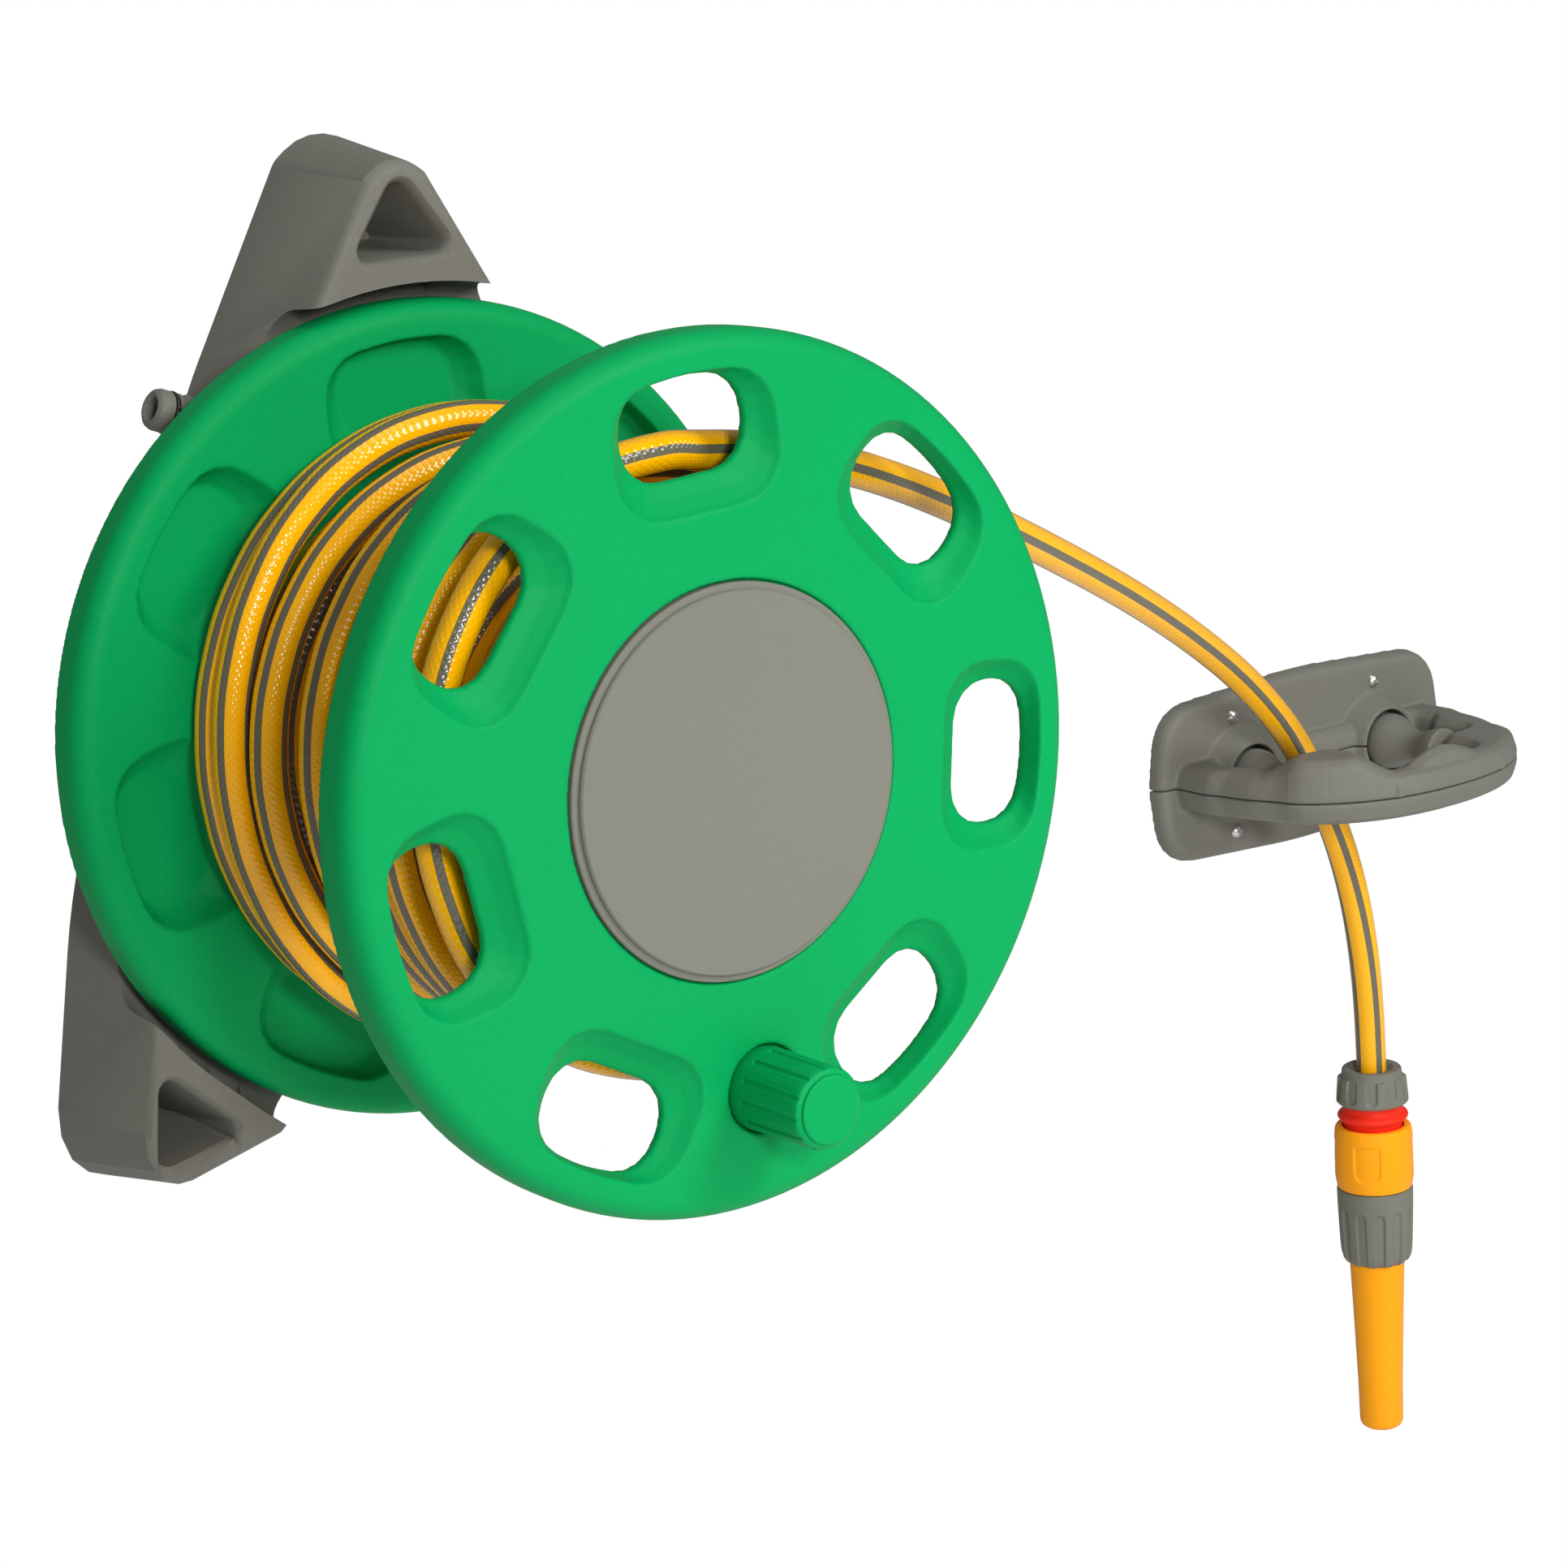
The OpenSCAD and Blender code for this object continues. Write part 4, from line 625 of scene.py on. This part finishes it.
def nut_dent(turn, h):
    """Wide flutes that begin under the nut's shoulder and end round above its foot."""
    flute = groove(turn, -1, FLUTE_STEP, NUT_R, FLUTE_HALF, FLUTE_END - h)
    return FLUTE_DEPTH * flute * ease((FLUTE_TOP - h) / 0.8)


def pad_dent(turn, h):
    """A shallow pad with a round foot, once on each quarter."""
    aside = math.radians(abs((turn - PAD_TURN + 45) % 90 - 45)) * SLEEVE_R
    foot = PAD_FOOT - math.sqrt(max(0, PAD_CORNER ** 2 - max(0, aside - (PAD_HALF - PAD_CORNER)) ** 2))
    return PAD_DEPTH * ease(min(PAD_HALF - aside, PAD_TOP - h, h - foot) / 0.9 + 0.5)


nut_profile = [
    (8.8, -328.4), (9.6, -328.4), (12.4, -325.9), (16.2, -325.7), (16.9, -326.4), (17.3, -329.6),
    (17.9, -330.3), (19, -330.8), (19.6, -331.8), (20.5, -343), (20.6, -345), (19.8, -346), (18.4, -346.4),
    (13.1, -346.4), (13.1, -333), (8.8, -329.6)]
nut = add_piece("nut", lathed(nut_profile, nut_dent), "frame", connector_grey)
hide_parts("connector_nut")
ring_profile = [
    (11.2, -346.6), (16.8, -346.7), (16.9, -350.2), (17.6, -351.4), (19, -352.1), (19.9, -353), (20.2, -354),
    (19.9, -355), (19, -355.9), (17.6, -356.5), (16.9, -357.4), (16.6, -359), (16.6, -364), (15.7, -364),
    (15.7, -358.3), (11.2, -358.3)]
red_ring = add_piece("red_ring", lathed(ring_profile), "frame", red_moulding)
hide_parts("connector_ring")
sleeve_profile = [
    (17.5, -360.4), (18, -359.9), (20.2, -359.8), (21.1, -360.3), (21.8, -361.4), (22.2, -364), (22.5, -368),
    (22.7, -373), (22.8, -379), (22.75, -384), (22.6, -388), (22.3, -391.5), (21.8, -394.5), (21.3, -396.5),
    (15.9, -396.5), (15.9, -369), (17.5, -368)]
sleeve = add_piece("sleeve", lathed(sleeve_profile, pad_dent), "sleeve", orange_moulding)
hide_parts("connector_sleeve")


# The nozzle plugs into the connector. The orange barrel turns on its grey, grooved collar.
GRIP_DEPTH, GRIP_START, GRIP_STEP, GRIP_HALF, COLLAR_R, GRIP_END = 1.3, 6, 30, 2.8, 21.3, -411.8


def collar_dent(turn, h):
    """Grip grooves with round tops that run down over the collar's foot."""
    return GRIP_DEPTH * groove(turn, GRIP_START, GRIP_STEP, COLLAR_R, GRIP_HALF, h - GRIP_END)


collar_profile = [
    (0, -411.2), (5, -409.2), (5, -364.2), (7, -364.2), (8, -365.7), (8, -366.7), (6.3, -366.7),
    (6.3, -369.5), (8, -369.5), (8, -397.2), (20.9, -397.2), (21.7, -397.9), (21.8, -400), (21.6, -409),
    (21.2, -420), (20.8, -430), (20.4, -435.5), (19.8, -438.8), (18.6, -441), (17.2, -442), (13.05, -442),
    (13.05, -414.2), (3.5, -414.2), (3.5, -467), (2, -471), (0, -471)]
collar = add_piece("collar", lathed(collar_profile, collar_dent), "nozzle", connector_grey)
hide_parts("nozzle_collar")
barrel = polished("nozzle_barrel", "barrel", orange_moulding, "barrel", 0.0005)


# A pale floor lies below, and the surround is white. One soft lamp shines from the upper right,
# one from beside the camera, a small one on the guide and a weak one from above.
floor_finish, n, k, shader = new_material("floor", (0.95, 0.95, 0.95), 0.9)
bm = bmesh.new()
bmesh.ops.create_grid(bm, x_segments=1, y_segments=1, size=6,
                      matrix=Matrix.Translation((0.3, -0.5, cad_box[0].z - 0.25)))
floor_mesh = bpy.data.meshes.new("floor")
bm.to_mesh(floor_mesh)
bm.free()
floor = bpy.data.objects.new("floor", floor_mesh)
bpy.context.scene.collection.objects.link(floor)
give(floor, floor_finish)
glow = n.new("ShaderNodeEmission")
glow.inputs["Strength"].default_value = 1.0
rays = n.new("ShaderNodeLightPath")
mixed = n.new("ShaderNodeMixShader")
k.new(rays.outputs["Is Camera Ray"], mixed.inputs["Fac"])
k.new(shader.outputs[0], mixed.inputs[1])
k.new(glow.outputs[0], mixed.inputs[2])
k.new(mixed.outputs[0], n["Material Output"].inputs["Surface"])

world = bpy.data.worlds.new("surround")
bpy.context.scene.world = world
world.use_nodes = True
n, k = world.node_tree.nodes, world.node_tree.links
sky = n["Background"]
sky.inputs["Color"].default_value = (1, 1, 1, 1)
rays = n.new("ShaderNodeLightPath")
k.new(maths(n, k, "MULTIPLY_ADD", rays.outputs["Is Camera Ray"], 0.76, 0.24), sky.inputs["Strength"])


def soft_lamp(name, place, at, size, watts):
    """A square lamp at a place, turned to a spot."""
    lamp_data = bpy.data.lights.new(name, "AREA")
    lamp_data.shape = "SQUARE"
    lamp_data.size = size
    lamp_data.energy = watts
    lamp = bpy.data.objects.new(name, lamp_data)
    bpy.context.scene.collection.objects.link(lamp)
    aim = (Vector(at) - Vector(place)).to_track_quat("-Z", "Y")
    lamp.matrix_world = Matrix.Translation(place) @ aim.to_matrix().to_4x4()


soft_lamp("key", (1.2, -2.6, 1.8), (0.2, -0.1, 0), 1.0, 54)
soft_lamp("viewer", (-0.9, -2.7, 0.9), (0.0, -0.1, 0), 0.5, 42)
soft_lamp("guide", (0.15, -0.8, -0.1), (0.62, -0.05, -0.3), 0.4, 0.9)
soft_lamp("top", (0.2, -0.8, 2.4), (0.3, -0.1, 0), 1.0, 9)

bpy.context.scene.view_settings.view_transform = "Standard"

====

**STATED TASK**
Reproduce every line of the data verbatim.

**CORRECT RESULT**
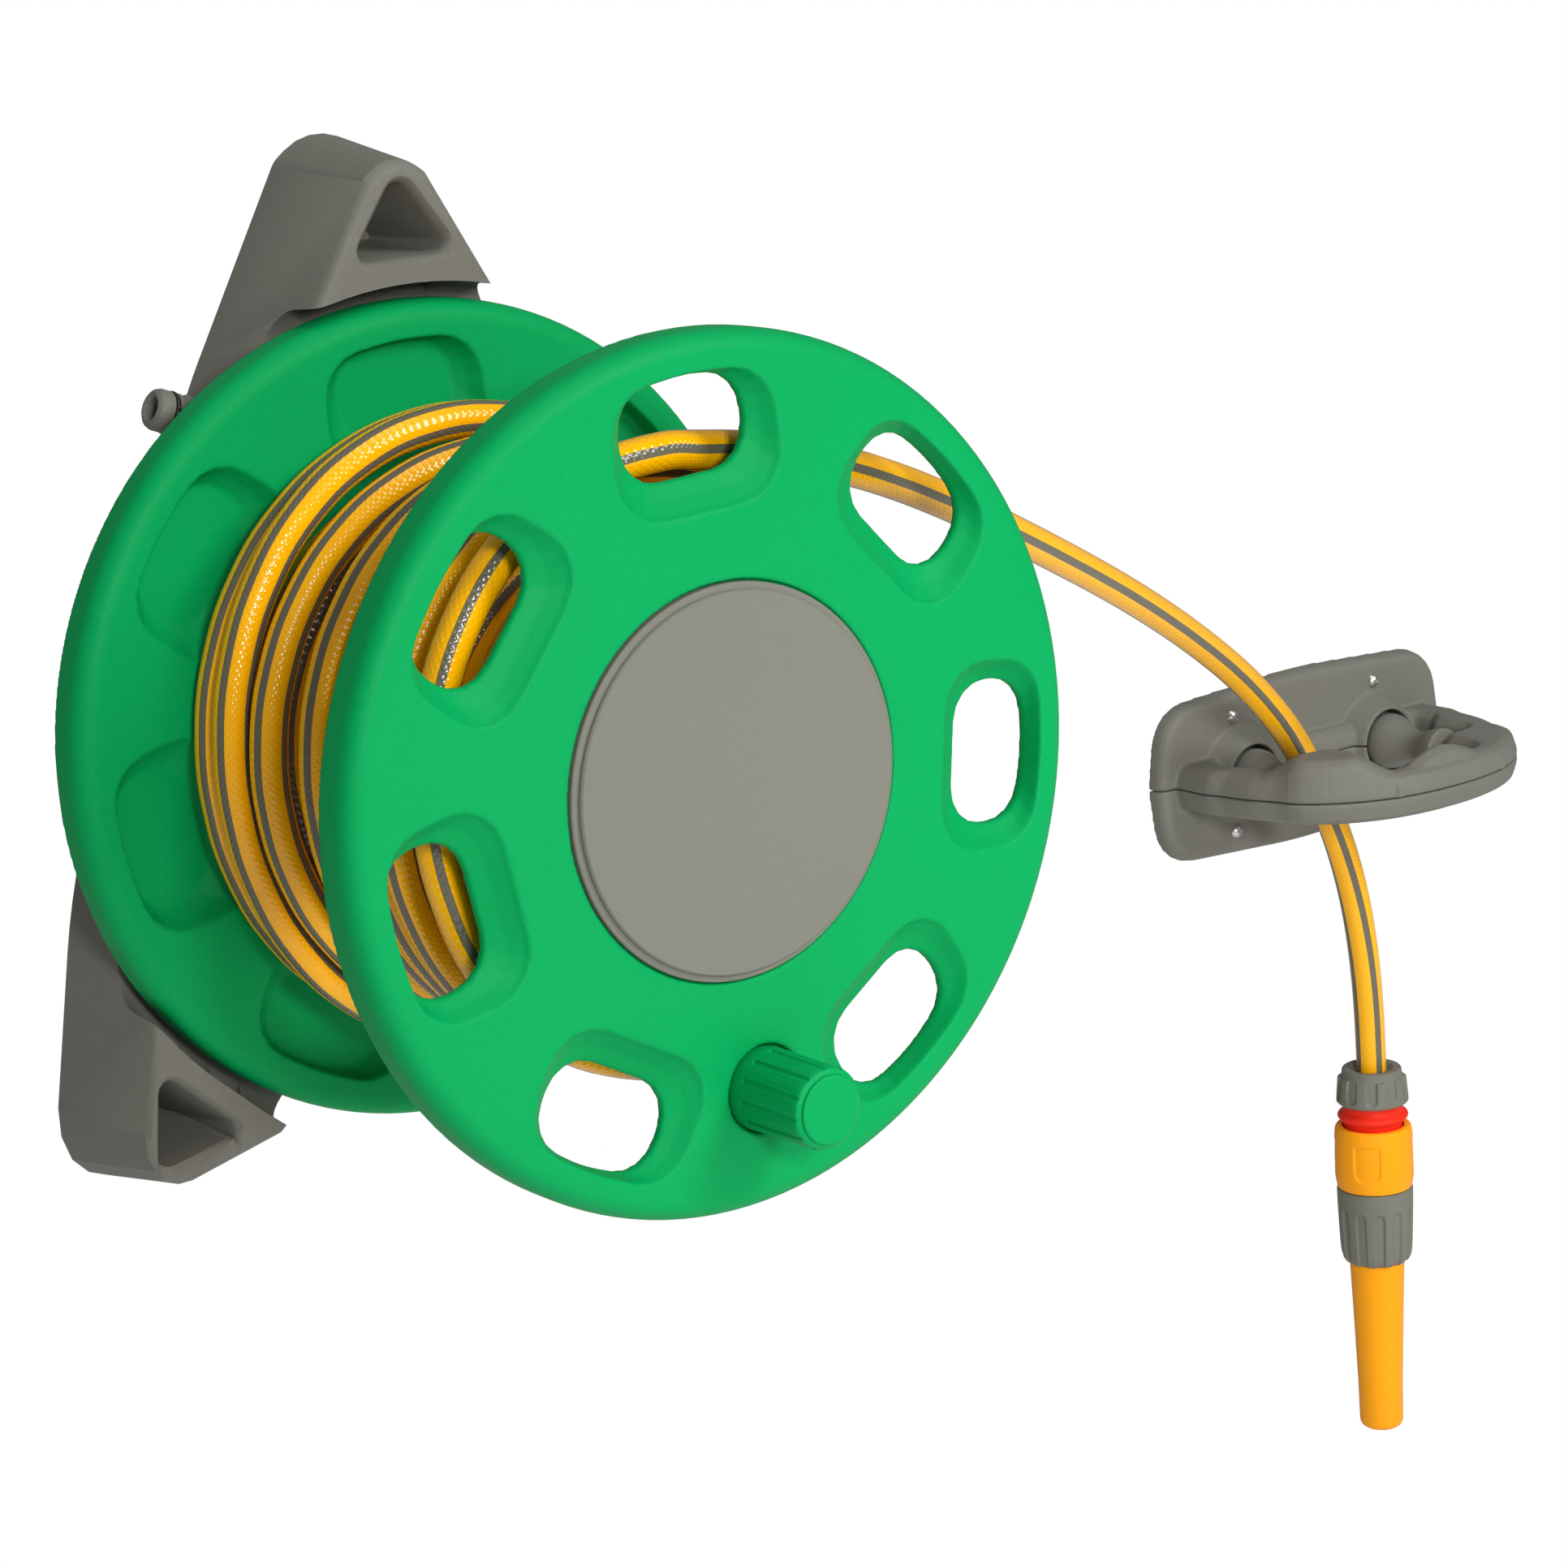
The OpenSCAD and Blender code for this object continues. Write part 4, from line 625 of scene.py on. This part finishes it.
def nut_dent(turn, h):
    """Wide flutes that begin under the nut's shoulder and end round above its foot."""
    flute = groove(turn, -1, FLUTE_STEP, NUT_R, FLUTE_HALF, FLUTE_END - h)
    return FLUTE_DEPTH * flute * ease((FLUTE_TOP - h) / 0.8)


def pad_dent(turn, h):
    """A shallow pad with a round foot, once on each quarter."""
    aside = math.radians(abs((turn - PAD_TURN + 45) % 90 - 45)) * SLEEVE_R
    foot = PAD_FOOT - math.sqrt(max(0, PAD_CORNER ** 2 - max(0, aside - (PAD_HALF - PAD_CORNER)) ** 2))
    return PAD_DEPTH * ease(min(PAD_HALF - aside, PAD_TOP - h, h - foot) / 0.9 + 0.5)


nut_profile = [
    (8.8, -328.4), (9.6, -328.4), (12.4, -325.9), (16.2, -325.7), (16.9, -326.4), (17.3, -329.6),
    (17.9, -330.3), (19, -330.8), (19.6, -331.8), (20.5, -343), (20.6, -345), (19.8, -346), (18.4, -346.4),
    (13.1, -346.4), (13.1, -333), (8.8, -329.6)]
nut = add_piece("nut", lathed(nut_profile, nut_dent), "frame", connector_grey)
hide_parts("connector_nut")
ring_profile = [
    (11.2, -346.6), (16.8, -346.7), (16.9, -350.2), (17.6, -351.4), (19, -352.1), (19.9, -353), (20.2, -354),
    (19.9, -355), (19, -355.9), (17.6, -356.5), (16.9, -357.4), (16.6, -359), (16.6, -364), (15.7, -364),
    (15.7, -358.3), (11.2, -358.3)]
red_ring = add_piece("red_ring", lathed(ring_profile), "frame", red_moulding)
hide_parts("connector_ring")
sleeve_profile = [
    (17.5, -360.4), (18, -359.9), (20.2, -359.8), (21.1, -360.3), (21.8, -361.4), (22.2, -364), (22.5, -368),
    (22.7, -373), (22.8, -379), (22.75, -384), (22.6, -388), (22.3, -391.5), (21.8, -394.5), (21.3, -396.5),
    (15.9, -396.5), (15.9, -369), (17.5, -368)]
sleeve = add_piece("sleeve", lathed(sleeve_profile, pad_dent), "sleeve", orange_moulding)
hide_parts("connector_sleeve")


# The nozzle plugs into the connector. The orange barrel turns on its grey, grooved collar.
GRIP_DEPTH, GRIP_START, GRIP_STEP, GRIP_HALF, COLLAR_R, GRIP_END = 1.3, 6, 30, 2.8, 21.3, -411.8


def collar_dent(turn, h):
    """Grip grooves with round tops that run down over the collar's foot."""
    return GRIP_DEPTH * groove(turn, GRIP_START, GRIP_STEP, COLLAR_R, GRIP_HALF, h - GRIP_END)


collar_profile = [
    (0, -411.2), (5, -409.2), (5, -364.2), (7, -364.2), (8, -365.7), (8, -366.7), (6.3, -366.7),
    (6.3, -369.5), (8, -369.5), (8, -397.2), (20.9, -397.2), (21.7, -397.9), (21.8, -400), (21.6, -409),
    (21.2, -420), (20.8, -430), (20.4, -435.5), (19.8, -438.8), (18.6, -441), (17.2, -442), (13.05, -442),
    (13.05, -414.2), (3.5, -414.2), (3.5, -467), (2, -471), (0, -471)]
collar = add_piece("collar", lathed(collar_profile, collar_dent), "nozzle", connector_grey)
hide_parts("nozzle_collar")
barrel = polished("nozzle_barrel", "barrel", orange_moulding, "barrel", 0.0005)


# A pale floor lies below, and the surround is white. One soft lamp shines from the upper right,
# one from beside the camera, a small one on the guide and a weak one from above.
floor_finish, n, k, shader = new_material("floor", (0.95, 0.95, 0.95), 0.9)
bm = bmesh.new()
bmesh.ops.create_grid(bm, x_segments=1, y_segments=1, size=6,
                      matrix=Matrix.Translation((0.3, -0.5, cad_box[0].z - 0.25)))
floor_mesh = bpy.data.meshes.new("floor")
bm.to_mesh(floor_mesh)
bm.free()
floor = bpy.data.objects.new("floor", floor_mesh)
bpy.context.scene.collection.objects.link(floor)
give(floor, floor_finish)
glow = n.new("ShaderNodeEmission")
glow.inputs["Strength"].default_value = 1.0
rays = n.new("ShaderNodeLightPath")
mixed = n.new("ShaderNodeMixShader")
k.new(rays.outputs["Is Camera Ray"], mixed.inputs["Fac"])
k.new(shader.outputs[0], mixed.inputs[1])
k.new(glow.outputs[0], mixed.inputs[2])
k.new(mixed.outputs[0], n["Material Output"].inputs["Surface"])

world = bpy.data.worlds.new("surround")
bpy.context.scene.world = world
world.use_nodes = True
n, k = world.node_tree.nodes, world.node_tree.links
sky = n["Background"]
sky.inputs["Color"].default_value = (1, 1, 1, 1)
rays = n.new("ShaderNodeLightPath")
k.new(maths(n, k, "MULTIPLY_ADD", rays.outputs["Is Camera Ray"], 0.76, 0.24), sky.inputs["Strength"])


def soft_lamp(name, place, at, size, watts):
    """A square lamp at a place, turned to a spot."""
    lamp_data = bpy.data.lights.new(name, "AREA")
    lamp_data.shape = "SQUARE"
    lamp_data.size = size
    lamp_data.energy = watts
    lamp = bpy.data.objects.new(name, lamp_data)
    bpy.context.scene.collection.objects.link(lamp)
    aim = (Vector(at) - Vector(place)).to_track_quat("-Z", "Y")
    lamp.matrix_world = Matrix.Translation(place) @ aim.to_matrix().to_4x4()


soft_lamp("key", (1.2, -2.6, 1.8), (0.2, -0.1, 0), 1.0, 54)
soft_lamp("viewer", (-0.9, -2.7, 0.9), (0.0, -0.1, 0), 0.5, 42)
soft_lamp("guide", (0.15, -0.8, -0.1), (0.62, -0.05, -0.3), 0.4, 0.9)
soft_lamp("top", (0.2, -0.8, 2.4), (0.3, -0.1, 0), 1.0, 9)

bpy.context.scene.view_settings.view_transform = "Standard"